Gardening This Weekend: September 7, 2023
There’s going to come a time when a cold front will bring rain and cooler weather, and your fall gardening activities will have to pop into action.
With that in mind…
Let’s declare this the weekend that we apply pre-emergent weedkiller granules to prevent germination of Poa annua (annual bluegrass), rescuegrass and ryegrass. They will germinate as soon as soil temperatures begin to cool.
Apply Dimension, Halts or Balan granules to stop the growth of their weed seedlings. Once they’re up and growing there is nothing you can do to stop them. Those materials are safe on any type of lawn, even around trees and shrubs, but they must be applied immediately.
Make your fall application this weekend if you’ve not done so already. Follow your application with a moderate watering to coat the soil surface with the product.
We now return to our regular announcements…
PLANT
• Fall-blooming and fall-foliage annuals from quart and gallon containers for patio and entryway color this fall. Look for zinnias, marigolds, celosias, angelonias, purple fountaingrass, crotons and a host of other great plants for color now.
• Mums, Mexican mint marigolds, Mexican bush salvias, Gregg’s mistflower and other fall-flowering perennials as you find them offered for sale in local nurseries.
• Bluebonnets (acid-scarified seeds) and other spring-flowering wildflower seeds into gently prepared garden soil. Keep them moist to get them off to a good start.
PRUNE
• Perennial gardens to remove spent flowers and their stalks, seedheads and dried foliage. Keep things tidy. Mulch with shredded trees leaves as you mow your lawn this fall.
• Johnsongrass, grassburs, dalligrass, KR bluestem and other weed grasses frequently to remove seedheads. Also ragweed to remove sources of pollen. (Do not confuse ragweed with its inconspicuous green flowers with the non-allergic goldenrod with its lovely yellow blooms.)

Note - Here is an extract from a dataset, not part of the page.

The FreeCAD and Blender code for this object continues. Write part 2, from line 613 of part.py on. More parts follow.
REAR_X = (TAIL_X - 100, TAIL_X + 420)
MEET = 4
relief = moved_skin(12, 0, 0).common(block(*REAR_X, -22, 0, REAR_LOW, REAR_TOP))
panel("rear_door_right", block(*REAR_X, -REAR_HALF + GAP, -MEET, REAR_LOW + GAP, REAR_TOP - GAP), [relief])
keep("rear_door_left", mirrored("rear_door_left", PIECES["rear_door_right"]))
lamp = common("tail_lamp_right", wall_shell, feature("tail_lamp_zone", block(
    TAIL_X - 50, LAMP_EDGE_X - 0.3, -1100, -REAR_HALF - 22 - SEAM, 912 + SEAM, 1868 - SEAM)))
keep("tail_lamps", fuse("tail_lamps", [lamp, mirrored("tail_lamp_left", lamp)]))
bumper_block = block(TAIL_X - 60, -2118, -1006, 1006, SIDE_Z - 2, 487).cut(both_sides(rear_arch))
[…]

• Continue mowing lawn regularly to keep grass low and vigorous.
FERTILIZE
• Water-soluble, high-nitrogen food to annual flowers and patio containers for a burst of new growth in fall’s better weather.
• Use same water-soluble, high-nitrogen food with newly planted color annuals.

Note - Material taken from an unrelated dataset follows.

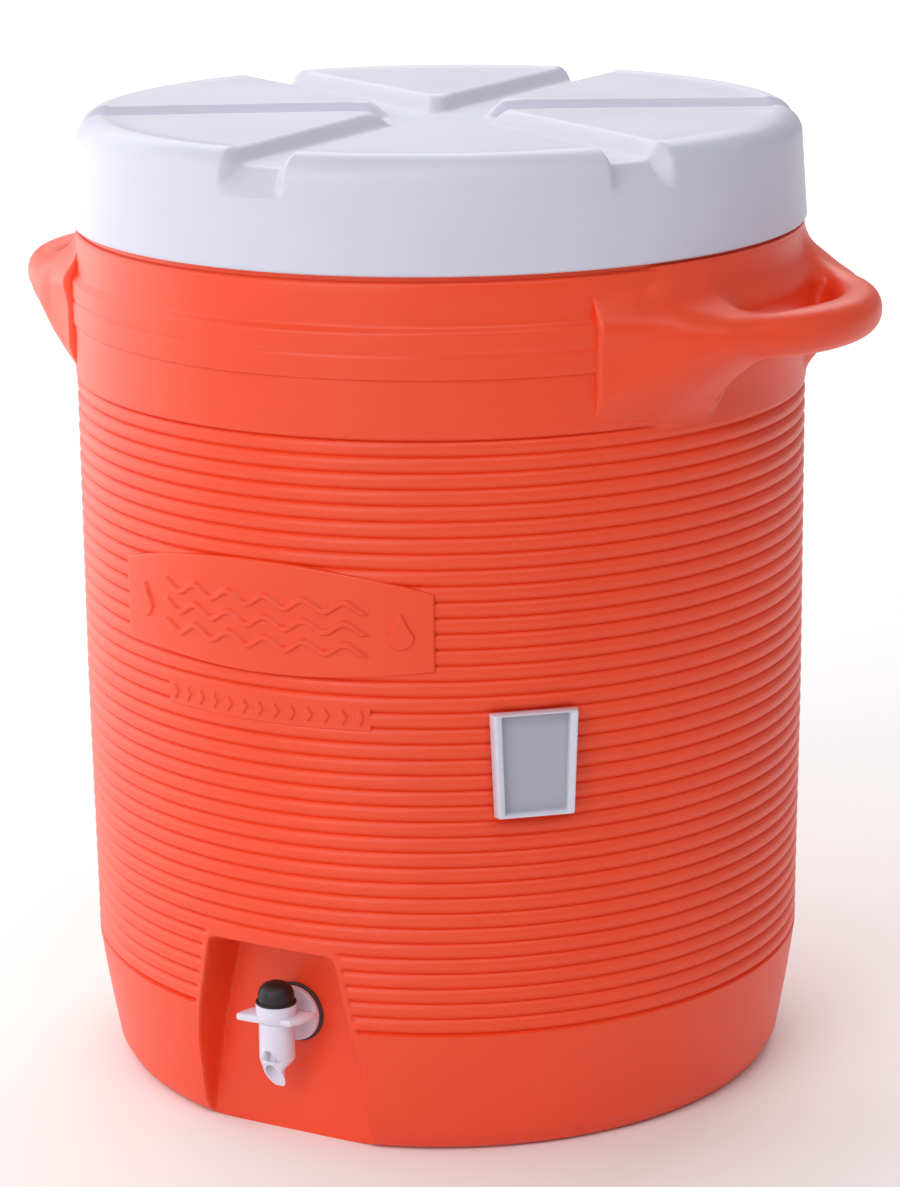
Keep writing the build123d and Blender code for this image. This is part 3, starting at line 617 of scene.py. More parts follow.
def shell_point(sizes, angle, height, wall=0.0, under=None):
    """Point of the lower shell, or of its inside when a wall is given.

    The point starts on the tub's circle, less the rib dip away from the recess. Inside the recess's
    outline it is then moved straight back, along Y, until it is on the flat panel. The share of the
    way is an S-curve of the inset over the draft, so the rim and the foot of the side walls are round.
    """
    radius = tub_radius(sizes, height) if under is None else under
    x = radius * np.sin(angle)
    inset = recess_inset(x, height) + wall
    front = np.cos(angle) > 0.0
    border = smooth((-inset - 1.5) / 3.0)
    dip = rib_dip(sizes, height) * np.where(front, border, 1.0)
    radius = radius - (dip if wall == 0.0 else 2.4 + wall)
    point = polar(radius, angle, height)
    share = np.where(front, smooth(inset / (3.0 + 4.5 * np.clip(height / RECESS_TOP, 0.0, 1.0))), 0.0)
    panel = panel_depth(height)
    flat = wall - panel + 0.02 * (point[..., 1] + panel)
    y = point[..., 1]
    point[..., 1] = np.where(y < flat, y + (flat - y) * share, y)
    return point


def recess_columns(height, radius, wall=0.0):
    """Angles of the columns of one row, gathered at both edges of the recess.

    Offsets from the edge run from 9 mm outside to 9 mm inside. Between the edges the columns are even,
    and so are the ones round the back.
    """
    edge = np.arcsin(np.clip((recess_half(np.minimum(height, RECESS_TOP)) + wall) / radius, 0.0, 0.8))
    spread = 9.0 / np.maximum(radius, 60.0)
    near = np.linspace(-1.0, 1.0, 33)
    inner = np.linspace(-1.0, 1.0, 19)[1:-1]
    back = np.linspace(0.0, 1.0, 210)[1:-1]
    left = -edge[:, None] + spread[:, None] * near[None, :]
    right = edge[:, None] + spread[:, None] * near[None, :]
    middle = (edge - spread)[:, None] * inner[None, :]
    start = (edge + spread)[:, None]
    rest = start + (TURN - 2.0 * start) * back[None, :]
    return np.concatenate([left, middle, right, rest], axis=1)


def lower_shell(sizes):
    """Foot, base, spigot recess and the lower half of the ribs, as one closed wall with a floor."""
    half = sizes.rib_count // 2
    top = sizes.ribs_top / MM - half * sizes.rib_pitch / MM
    bottom = sizes.ribs_top / MM - sizes.rib_count * sizes.rib_pitch / MM
    under = [(60.0, FOOT_HEIGHT), (140.0, FOOT_HEIGHT), (FOOT_INNER - 5.0, FOOT_HEIGHT)]
    under += [(FOOT_INNER - 2.0, 1.2), (FOOT_INNER, 0.0), (172.0, 0.0), (FOOT_RADIUS, 0.0)]
    under += corner(-85, -10, (FOOT_RADIUS, 8.2), 8.2, 8)
    ribs = rib_rows(sizes, half, sizes.rib_count)
    dense = RECESS_TOP + np.linspace(-9.0, 2.0, 23)
    heights = [np.linspace(9.5, bottom - 3.0, 22), [bottom - 1.0], ribs, dense, [top]]
    heights = np.unique(np.round(np.concatenate(heights), 3))
    foot_radii, foot_heights = np.array(under).T
    angles = recess_columns(foot_heights, foot_radii)
    foot = shell_point(sizes, angles, foot_heights[:, None], under=foot_radii[:, None])
    angles = recess_columns(heights, tub_radius(sizes, heights))
    side = shell_point(sizes, angles, heights[:, None])
    inner_heights = [[top], np.linspace(top - 10, RECESS_TOP + 12, 8),
                     RECESS_TOP + np.linspace(8.0, -4.0, 13), np.linspace(100.0, FLOOR_TOP + 2, 10)]
    inner_heights = np.concatenate(inner_heights)
    angles = recess_columns(inner_heights, tub_radius(sizes, inner_heights), WALL)
    inner = shell_point(sizes, angles, inner_heights[:, None], wall=WALL)
    floor_radii = np.array([178.0, 150.0, 60.0])
    floor_heights = np.full(3, FLOOR_TOP)
    angles = recess_columns(floor_heights, floor_radii, WALL)
    under_floor = floor_radii[:, None] + 2.4 + WALL
    floor = shell_point(sizes, angles, floor_heights[:, None], wall=WALL, under=under_floor)
    return turned_skin("shell_lower", np.concatenate([foot, side, inner, floor]))


def upper_shell(sizes):
    """Upper half of the ribs as a closed ring."""
    half = sizes.rib_count // 2
    heights = np.concatenate([rib_rows(sizes, 0, half), [sizes.ribs_top / MM]])
    angles = np.linspace(0.0, TURN, 288, endpoint=False)
    outer = polar((tub_radius(sizes, heights) - rib_dip(sizes, heights))[:, None], angles, heights[:, None])
    inner_heights = np.linspace(heights[-1], heights[0], 12)
    inner = polar((tub_radius(sizes, inner_heights) - 2.4 - WALL)[:, None], angles, inner_heights[:, None])
    return turned_skin("shell_upper", np.concatenate([outer, inner]), closed=True)


PAD_HALF = 106.0


def handle_side(angle):
    """Angle from the nearer handle's middle, 0 at +X and -X."""
    return np.abs(np.arcsin(np.clip(np.cos(angle), -1.0, 1.0)))


def pad_radius(height):
    """Radius of the smooth pads under the handles: level with the band, and let in above and below."""
    low = SHOULDER_RADIUS + (BAND_RADIUS - SHOULDER_RADIUS) * smooth((height - 396.0) / 16.0)
    return low - (BAND_RADIUS - NECK_RADIUS) * smooth((height - BAND_TOP + 4.0) / 16.0)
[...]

• Turf with all-nitrogen food with significant percentage of that nitrogen in slow-release (encapsulated or coated) form. Turf experts tell us this fall feeding is critical. If you’ve been waiting to fertilize your St. Augustine due to gray leaf spot fungus problems in the hot weather, you should be safe to apply fertilizer now.

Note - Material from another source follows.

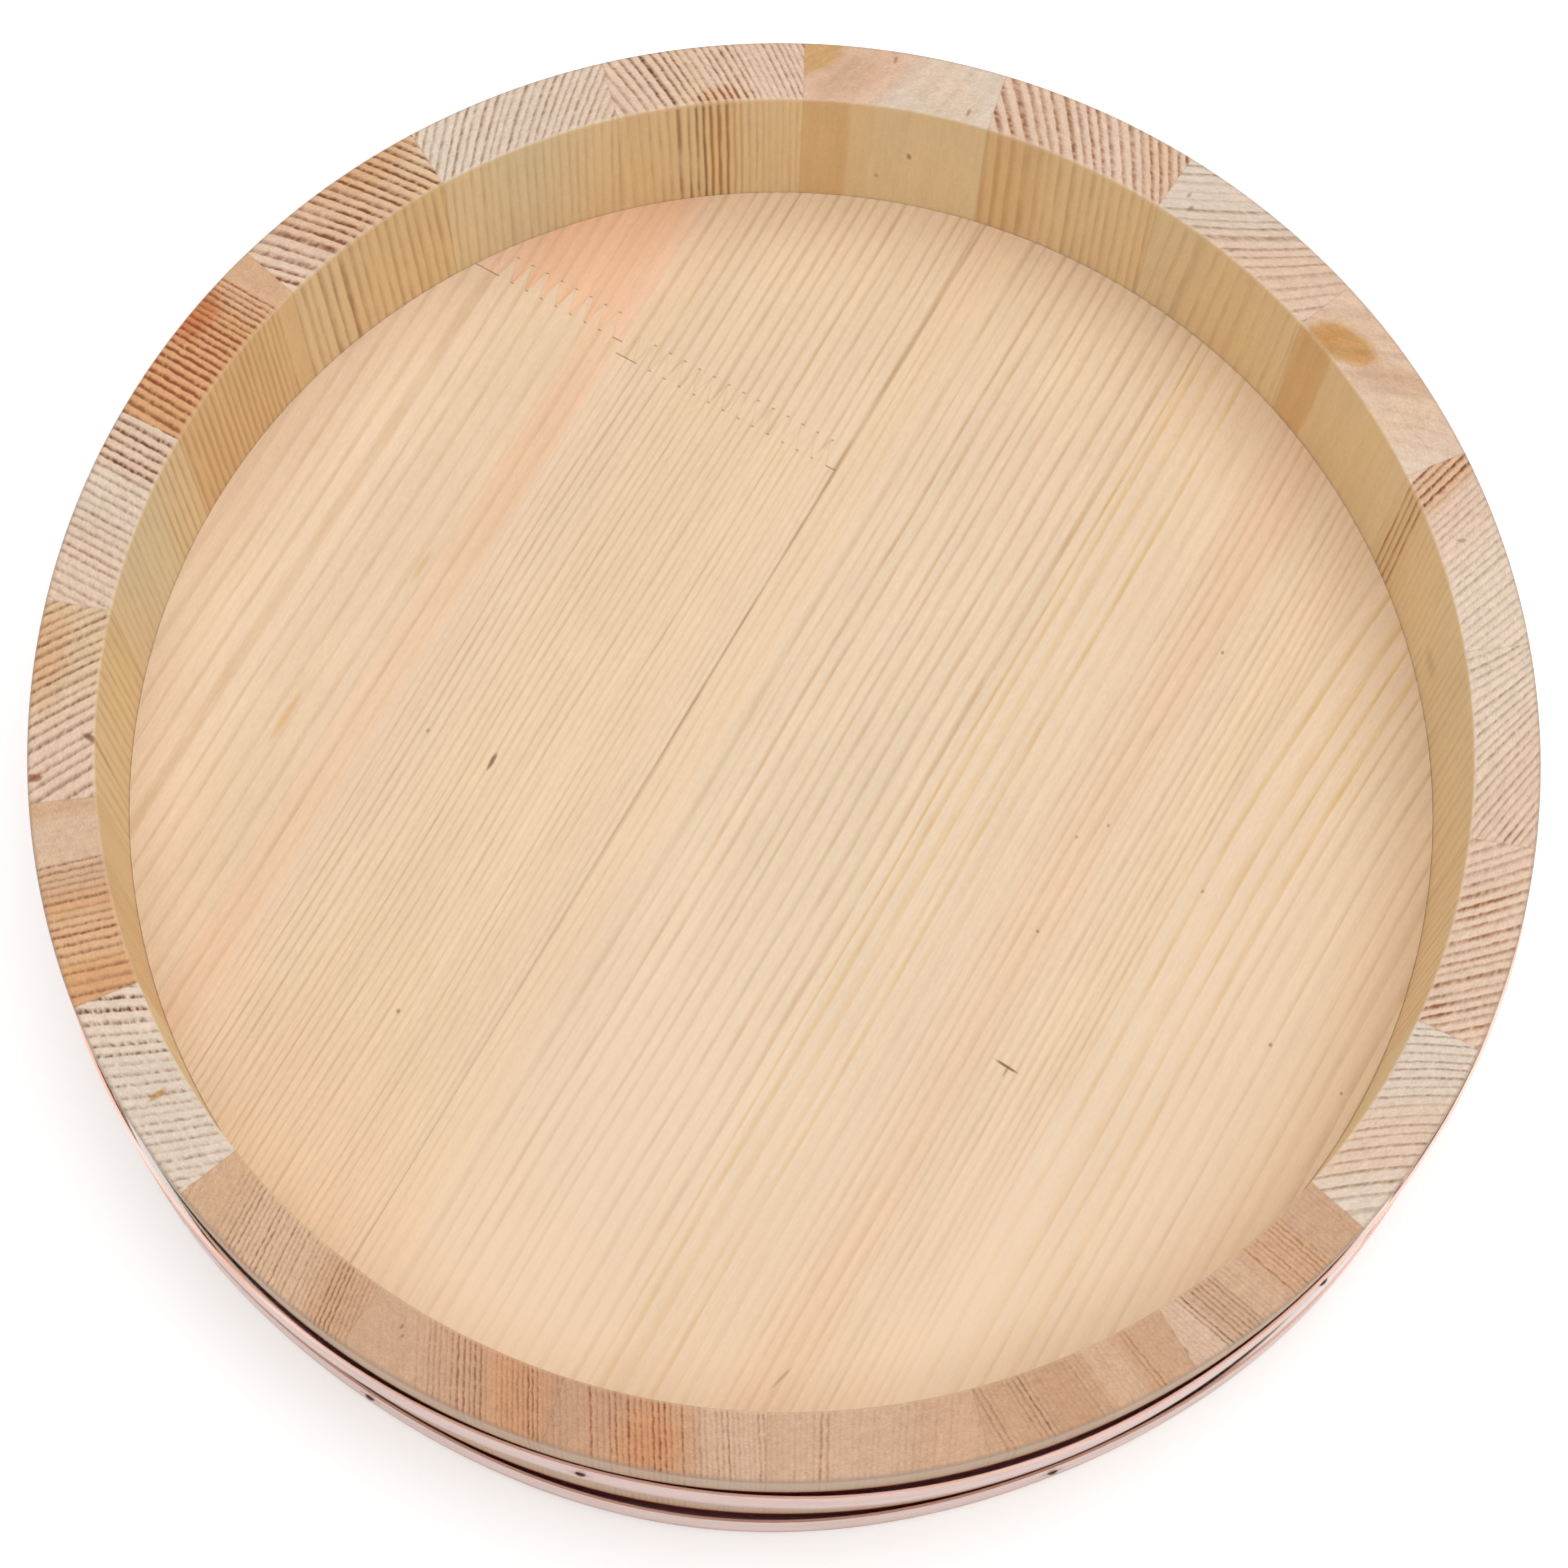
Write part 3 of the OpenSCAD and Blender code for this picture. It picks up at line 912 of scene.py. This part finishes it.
class WoodMaker:
    """Makes the material of one stave or board after another, from the same node groups."""

    # First seed, and the step to the next piece's
    STAVE_SEED = (1.7, 3.1)
    BOARD_SEED = (90.3, 4.3)
    # Blotches of the bare wood, in end grain and in side grain
    END_MOTTLE = 1.15
    SIDE_MOTTLE = 0.5
    # How steep a face is, by the height of its normal: side grain below, end grain above
    STEEP = (0.45, 0.8)
    # Half the dark seam beside a joint between staves, in mm, from full to none
    SEAM = (0.04, 0.16)
    # How soft the sides of a tint are, in mm and as a share of its width
    TINT_SOFT = (0.4, 0.14)
    LINES_SOFT = 0.5
    KNOT_SOFT = 0.6
    RAGGED = 0.35
    # How much of its own tone each of these gets
    FLANK_SHARE = 0.6
    # Nearly all of the wood behind a band takes the painted maroon shade
    BEHIND_BAND_SHADE_SHARE = 0.97
    SEAM_SHARE = 0.14
    ARRIS_SHARE = 0.25
    # How much smoother a worn edge is, and how far a seam sinks
    WORN_SHINE = 0.12
    SEAM_SINK = 0.8

    def __init__(self, wood):
        self.wood = wood
        self.rings = growth_rings()
        self.patch = patch()
        self.bare = bare_wood()

    def colour(self, name):
        return tuple(getattr(self.wood, name))

    def ground(self, sheet, piece, across, width, seed):
        """The wood between the lines, from the tone of one side to that of the other."""
        blur = sheet.noise(sheet.point(across * 0.08, seed, 2.0), detail=2.0)
        turn = sheet.ramp(across / width + blur * 0.5, 0.25, 0.75)
        low, high = piece["tones"]
        ground = sheet.mix(turn, self.colour(low), self.colour(high))
        for start, end, name, amount in piece["tints"]:
            least, more = self.TINT_SOFT
            band = sheet.window(across, start, end, least + more * (end - start))
            ground = sheet.mix(band * amount, ground, self.colour(name))
        return ground

    def oval(self, sheet, x, y, shape, soft):
        """The mask of a patch or knot."""
        *place, turn = shape
        place = dict(zip(("middle_x", "middle_y", "half_w", "half_h"), place))
        rest = {"turn": math.radians(turn), "soft": soft, "ragged": self.RAGGED}
        return sheet.use(self.patch, x=x, y=y, **place, **rest)[0]

    def lines(self, sheet, piece, across, depth, along, width, seed):
        """How strong the late wood is, and its colour."""
        low, high = (1.0 / p for p in piece["pitch"])
        (line,) = sheet.use(
            self.rings,
            across=across,
            depth=depth,
            along=along,
            rate=low,
            gain=(high - low) / (2.0 * width),
            start=seed * 0.37,
            seed=seed,
            **{habit: piece[habit] for habit in LINE_HABITS},
        )
        strength = piece["mark"]
        late = self.colour(piece["line"])
        for start, end, gain, name in piece["groups"]:
            band = sheet.window(across, start, end, self.LINES_SOFT)
            strength = band * ((gain - 1.0) * piece["mark"]) + strength
            late = sheet.mix(band, late, self.colour(name))
        return sheet.math("MINIMUM", line * strength, 1.0), late

    def patches(self, sheet, piece, colour, x, y):
        """Puts a piece's knots, resin and pinholes over its colour."""
        for *shape, name, amount, soft in piece["patches"]:
            mask = self.oval(sheet, x, y, shape, soft)
            colour = sheet.mix(mask * amount, colour, self.colour(name))
        return colour

    def finish(self, sheet, material, colour, roughness, height):
        """The shader, with the fibres' relief."""
        shader = material.node_tree.nodes["Principled BSDF"]
        sheet.put(colour, shader.inputs["Base Color"])
        sheet.put(roughness, shader.inputs["Roughness"])
        shader.inputs["IOR"].default_value = WOOD_IOR
        shader.inputs["Specular IOR Level"].default_value = WOOD_SPECULAR
        bump = sheet.node("ShaderNodeBump")
        bump.inputs["Strength"].default_value = 1.0
        bump.inputs["Distance"].default_value = self.wood.relief
        sheet.put(height, bump.inputs["Height"])
        sheet.put(Term(sheet, bump.outputs[0]), shader.inputs["Normal"])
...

• You’re running out of time to apply iron to chlorotic shrubs and vines such as wisterias, azaleas, loropetalums, and gardenias. If you have these or other shrubs with yellowed leaves with dark green veins displayed most prominently at the ends of the branches, apply an iron supplement with sulfur included. Keep iron off masonry and painted surfaces to prevent staining.
ON THE LOOKOUT
• Patio pots and hanging baskets for insects they may be harboring in their pots, potting soil or on their leaves. Before bringing them indoors for the winter spray all pests on the leaves outdoors in a shaded location. As for the soil-borne pests, put the pots in a tub of water and soak them for a period of time. That should drive them up into the water where you can dispose of them. You can also mix an insecticide at spraying strength, pour it through the potting soil, wait 10 or 15 minutes, then flush the soil with plain water thoroughly to get rid of the insecticide. Obviously, this is a task for a shaded spot outdoors.
• Be alert to stinging caterpillars such as puss caterpillars (“asps”), Hagg moth and Io moth larvae and others as you work in your shrubs and taller flowers. This is the time of year they are most active. Watch for yellowjackets in hidden spots of eaves and snakes in piles of leaves.